Look how sweet and innocent I am. How dare you insinuate that I would assault a Christmas tree.

We’ll see how she gets along with it. So far, she’s been ignoring it, but sooner or later she’ll get bored, I’m sure.

Do you celebrate Christmas? Have you decorated yet? Feel free to show off your tree/decorations in the comments!

On a completely different note: Black Mountain Magic got an awesome review at Up Til Dawn Book Blog. Stop by and check it out!


Today my heart and thoughts go out to the people of Gatlinburg and Pigeon Forge, Tennessee, who were devastated by wildfires over Monday night and Tuesday morning, resulting in almost all of Gatlinburg being burnt to the ground. The destruction is terrible and many people lost their homes and livelihoods. Unfortunately, most major news outlets barely gave any airtime to the story, instead continuing to rattle on ridiculously about politics. I find it disgraceful that most people had to rely on the internet for any information at all. I’ve never been to the area, but it looks beautiful.

If you would like to know ways you can help, here is an extensive list of places and charities taking physical and monetary donations.

I Just Don’t Care

I’m going to admit something today that will probably get me shunned. Something that some of you may have a hard time accepting. I fully understand if you want to unfollow my blog after this. Are you ready for this confession?

I really dislike Star Wars.

I was going to say I ‘hate’ Star Wars, but I realized I don’t have an intimate enough relationship with the franchise to actually hate it. I very much don’t find anything enjoyable or entertaining about it. I have an aversion to it, really. That sounds more reasonable, I guess. If you love Star Wars you probably shouldn’t read the rest of this post, because I’m not going to change my mind and give it any credit before the end.

Okay, for everyone who stayed:

Perhaps I don’t like Star Wars because, with a few exceptions, I don’t like sci-fi in general. I entirely don’t like space opera-y type stuff. Star Wars is just not my thing. I never even watched any of the first three (or whatever sequence they’re in, I really don’t know) movies until my mid-twenties when my ex-husband (who very much likes Star Wars) made me watch them. I found them so unremarkable I barely remember anything beyond the pop-culture references and that, like–some people were being squished in a room? Siblings kissed to make the space jock guy upset?

A few years later, a friend of mine (who also very much likes Star Wars) dragged took me to see Revenge of the Sith. I can confidently say until this very day, I have never seen a worse movie. From the wooden acting to the fact the ‘plot’ was just a vehicle for the special effects, I had never been so underwhelmed in my life. But here, we come to the actual writing point of this post!

One thing I still remember being driven home for me at the time, for I was a writer then too, is that they sort of foisted upon the audience that we’re supposed to identify with Anakin’s angst over Padme because for goodness sakes she’s his wife. Amongst all the other horrible tropes in the movie, we’re just supposed to implicitly feel emotional about it because they’re married. This sat so wrong with me then and underlined such an important rule of writing that even all these years later, I’m reminded of it everytime I see it in action.

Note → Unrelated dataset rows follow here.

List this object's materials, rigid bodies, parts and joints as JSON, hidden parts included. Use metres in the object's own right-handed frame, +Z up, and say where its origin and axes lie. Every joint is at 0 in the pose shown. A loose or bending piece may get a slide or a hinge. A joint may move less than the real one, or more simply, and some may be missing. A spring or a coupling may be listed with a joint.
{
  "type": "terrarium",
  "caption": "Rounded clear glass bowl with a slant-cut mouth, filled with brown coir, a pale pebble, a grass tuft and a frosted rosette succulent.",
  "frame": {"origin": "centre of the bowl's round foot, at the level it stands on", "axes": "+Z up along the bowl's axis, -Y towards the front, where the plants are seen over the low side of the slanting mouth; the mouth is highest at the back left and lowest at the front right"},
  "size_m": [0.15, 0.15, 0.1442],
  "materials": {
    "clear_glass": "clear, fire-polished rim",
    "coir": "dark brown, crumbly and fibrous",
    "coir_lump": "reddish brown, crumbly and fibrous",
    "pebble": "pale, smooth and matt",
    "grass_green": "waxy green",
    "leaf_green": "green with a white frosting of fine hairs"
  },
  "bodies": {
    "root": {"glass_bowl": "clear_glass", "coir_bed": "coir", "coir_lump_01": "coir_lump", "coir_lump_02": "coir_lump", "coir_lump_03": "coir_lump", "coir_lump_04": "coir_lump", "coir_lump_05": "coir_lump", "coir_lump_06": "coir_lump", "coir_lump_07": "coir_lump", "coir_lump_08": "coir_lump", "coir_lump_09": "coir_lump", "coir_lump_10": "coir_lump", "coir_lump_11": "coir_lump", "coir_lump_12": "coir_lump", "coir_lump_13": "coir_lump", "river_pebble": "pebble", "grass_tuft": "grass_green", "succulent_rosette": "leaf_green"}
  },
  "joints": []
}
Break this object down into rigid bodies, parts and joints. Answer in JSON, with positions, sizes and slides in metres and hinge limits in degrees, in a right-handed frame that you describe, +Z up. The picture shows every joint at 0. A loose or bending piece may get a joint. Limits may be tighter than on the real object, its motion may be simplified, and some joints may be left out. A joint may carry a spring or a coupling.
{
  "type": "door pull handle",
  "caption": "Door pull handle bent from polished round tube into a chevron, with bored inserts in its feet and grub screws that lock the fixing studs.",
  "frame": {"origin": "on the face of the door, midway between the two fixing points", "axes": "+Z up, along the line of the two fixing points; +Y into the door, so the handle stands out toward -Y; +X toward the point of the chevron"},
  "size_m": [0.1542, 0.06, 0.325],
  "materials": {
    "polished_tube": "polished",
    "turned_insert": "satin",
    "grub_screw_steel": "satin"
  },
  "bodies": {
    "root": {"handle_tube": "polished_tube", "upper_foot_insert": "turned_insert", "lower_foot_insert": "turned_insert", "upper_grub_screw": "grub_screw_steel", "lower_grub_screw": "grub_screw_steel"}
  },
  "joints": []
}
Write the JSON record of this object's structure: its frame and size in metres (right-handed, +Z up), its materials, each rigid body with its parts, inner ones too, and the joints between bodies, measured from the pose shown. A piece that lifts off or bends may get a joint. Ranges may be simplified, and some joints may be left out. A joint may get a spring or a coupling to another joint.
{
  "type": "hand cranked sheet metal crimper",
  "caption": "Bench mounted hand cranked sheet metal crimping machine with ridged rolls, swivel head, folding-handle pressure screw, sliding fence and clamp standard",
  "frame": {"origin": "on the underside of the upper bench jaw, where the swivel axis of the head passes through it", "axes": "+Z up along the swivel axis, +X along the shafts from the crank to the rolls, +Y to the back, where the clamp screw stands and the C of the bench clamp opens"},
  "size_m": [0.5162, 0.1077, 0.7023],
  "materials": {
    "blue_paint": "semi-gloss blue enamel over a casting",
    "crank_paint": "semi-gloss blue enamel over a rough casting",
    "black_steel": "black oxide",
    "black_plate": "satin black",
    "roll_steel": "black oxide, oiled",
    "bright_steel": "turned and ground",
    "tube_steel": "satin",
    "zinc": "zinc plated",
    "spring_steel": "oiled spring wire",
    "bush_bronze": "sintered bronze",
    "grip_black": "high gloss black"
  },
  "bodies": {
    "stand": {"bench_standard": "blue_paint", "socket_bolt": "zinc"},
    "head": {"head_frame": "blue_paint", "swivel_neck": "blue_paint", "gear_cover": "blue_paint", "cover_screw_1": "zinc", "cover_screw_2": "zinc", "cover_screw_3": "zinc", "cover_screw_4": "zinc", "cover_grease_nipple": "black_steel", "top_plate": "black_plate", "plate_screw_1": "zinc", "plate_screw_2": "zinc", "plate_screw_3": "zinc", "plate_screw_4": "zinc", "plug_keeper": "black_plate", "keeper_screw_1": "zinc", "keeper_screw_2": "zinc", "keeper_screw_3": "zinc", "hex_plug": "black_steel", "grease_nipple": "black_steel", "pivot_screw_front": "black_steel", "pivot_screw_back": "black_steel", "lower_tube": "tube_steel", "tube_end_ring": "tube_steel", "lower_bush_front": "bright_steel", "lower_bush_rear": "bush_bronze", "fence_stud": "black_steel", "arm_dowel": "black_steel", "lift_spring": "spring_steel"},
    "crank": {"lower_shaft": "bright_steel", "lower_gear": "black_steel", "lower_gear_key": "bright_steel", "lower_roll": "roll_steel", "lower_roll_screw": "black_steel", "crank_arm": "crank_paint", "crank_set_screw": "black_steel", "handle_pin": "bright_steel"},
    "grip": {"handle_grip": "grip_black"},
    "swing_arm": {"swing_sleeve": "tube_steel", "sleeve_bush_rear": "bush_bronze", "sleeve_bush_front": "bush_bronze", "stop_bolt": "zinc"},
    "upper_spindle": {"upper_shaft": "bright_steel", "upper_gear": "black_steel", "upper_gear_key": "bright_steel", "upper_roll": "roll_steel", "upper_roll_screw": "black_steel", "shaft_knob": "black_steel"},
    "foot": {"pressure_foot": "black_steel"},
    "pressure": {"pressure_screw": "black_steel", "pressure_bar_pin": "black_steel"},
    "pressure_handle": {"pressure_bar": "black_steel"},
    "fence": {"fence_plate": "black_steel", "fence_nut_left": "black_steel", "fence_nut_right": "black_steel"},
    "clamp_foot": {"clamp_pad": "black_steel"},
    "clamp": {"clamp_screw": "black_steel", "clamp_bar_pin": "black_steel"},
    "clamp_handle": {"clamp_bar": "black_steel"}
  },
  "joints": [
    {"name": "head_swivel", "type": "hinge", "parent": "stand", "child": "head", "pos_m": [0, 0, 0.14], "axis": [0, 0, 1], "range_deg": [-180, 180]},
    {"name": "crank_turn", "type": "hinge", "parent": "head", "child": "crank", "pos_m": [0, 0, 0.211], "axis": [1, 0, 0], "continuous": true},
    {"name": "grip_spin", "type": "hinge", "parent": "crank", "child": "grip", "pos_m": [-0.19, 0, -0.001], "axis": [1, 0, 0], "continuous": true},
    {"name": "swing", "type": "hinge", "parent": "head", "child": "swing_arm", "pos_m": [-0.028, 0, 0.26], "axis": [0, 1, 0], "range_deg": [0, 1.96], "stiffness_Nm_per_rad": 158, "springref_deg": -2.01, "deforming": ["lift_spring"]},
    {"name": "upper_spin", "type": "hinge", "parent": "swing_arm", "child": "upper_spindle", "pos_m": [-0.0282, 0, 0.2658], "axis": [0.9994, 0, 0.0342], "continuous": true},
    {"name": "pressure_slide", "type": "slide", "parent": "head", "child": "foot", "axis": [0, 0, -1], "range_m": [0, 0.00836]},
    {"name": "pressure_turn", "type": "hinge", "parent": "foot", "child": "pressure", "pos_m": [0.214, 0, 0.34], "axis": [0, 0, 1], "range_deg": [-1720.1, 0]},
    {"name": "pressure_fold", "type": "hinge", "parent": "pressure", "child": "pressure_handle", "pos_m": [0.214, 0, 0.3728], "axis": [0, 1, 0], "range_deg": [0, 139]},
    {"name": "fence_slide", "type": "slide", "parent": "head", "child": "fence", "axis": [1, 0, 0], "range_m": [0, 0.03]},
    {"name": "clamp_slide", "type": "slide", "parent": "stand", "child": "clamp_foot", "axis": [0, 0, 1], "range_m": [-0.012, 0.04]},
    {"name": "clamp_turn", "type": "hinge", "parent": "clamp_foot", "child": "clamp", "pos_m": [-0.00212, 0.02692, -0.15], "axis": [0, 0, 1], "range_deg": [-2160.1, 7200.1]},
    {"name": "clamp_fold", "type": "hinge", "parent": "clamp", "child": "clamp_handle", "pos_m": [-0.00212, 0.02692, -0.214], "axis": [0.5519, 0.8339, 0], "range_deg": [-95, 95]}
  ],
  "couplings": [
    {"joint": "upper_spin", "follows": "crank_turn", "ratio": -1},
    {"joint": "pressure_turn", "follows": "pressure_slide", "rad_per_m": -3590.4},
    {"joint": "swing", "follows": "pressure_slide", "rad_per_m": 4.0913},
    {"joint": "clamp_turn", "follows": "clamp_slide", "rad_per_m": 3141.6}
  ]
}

The issue is this: Revenge of the Sith was not by far the only movie–or book–where the author(s) simply expect the viewer/reader to care about a relationship based on what it fundamentally is. “Of course you must understand/identify/have an emotional connection because character x is character y’s wife/husband/brother/sister/father/mother/best friend/cousin!” I mean, who can argue with that?

All well and good, but not all of us have the same life experiences. Some of us don’t have a wife/husband/brother/sister/father/mother/best friend/cousin, or we don’t love/care about our wife/husband/brother/sister/father/mother/best friend/cousin. Some of us don’t speak to those people or would like to see them buried in a pit. You’re not going to make me instantly identify with the connection characters have just because they have a socially-recognizable relationship. For example, I don’t understand anecdotes about the close relationship between cousins because I don’t actually have any cousins.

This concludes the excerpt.